# PoE Install With No Attic Access



## Redtwin (Feb 9, 2019)

I want to install a PoE camera system but can't get into my attic for the area I want to install. I have flood lights very close to where I want to install the cameras so I have power. Would it be possible to use a wifi ethernet extender at each location and plug the cameras into the extender? Would there be enough bandwidth to handle a 4K camera?


----------



## mowww (Jan 16, 2018)

@Redtwin someone here will have more expertise here than I do but I have had good success using powerline adapters to run Ethernet through an old house with speed and bandwidth holding up well. May be an alternative to wifi extenders but YMMV.


----------



## SodFace (Jul 17, 2020)

Extenders mainly suck because you lose half the bandwidth each time the signal is repeated.

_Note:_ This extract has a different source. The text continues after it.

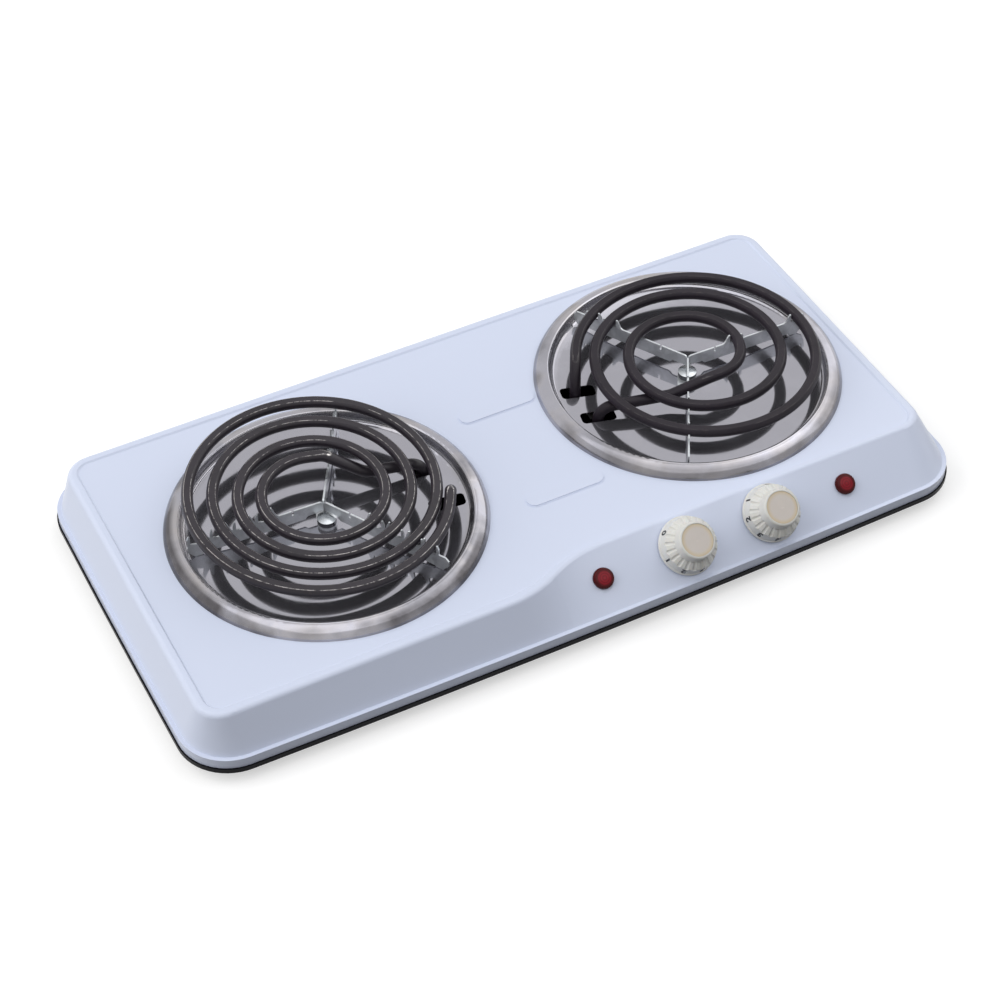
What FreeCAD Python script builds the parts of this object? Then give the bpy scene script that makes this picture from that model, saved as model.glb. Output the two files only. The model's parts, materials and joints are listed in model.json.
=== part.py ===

A mesh wifi system would be a better bet. Or if your house isn't too large upgrade the router/access point to something more powerful. 4K over local network shouldn't be THAT demanding so if you can get signal there it'll likely be fine.


----------



## Redtwin (Feb 9, 2019)

Thanks @SodFace, the cameras will be very close to my router but I just can't get the CAT-6 up there into the eves.


----------



## Redtwin (Feb 9, 2019)

I ended up getting into the area by removing siding from my gables. It sucked! I was able to keep the damage to a minimum and got the drop completed into the wall I wanted. Once I got into the area, I realized that I really don't have any usable access to the eves due to the direction the trusses are running so I'm going to install the cameras at the peak of the gables instead of the eve. This actually gives me a better vantage point and will be a TON easier to install since I won't have to do as much spelunking like I did dropping the ethernet cables into the wall. Thank God it was a nice cool spring day that was mostly cloudy. I can't even begin to imagine trying this during the heat of summer.


----------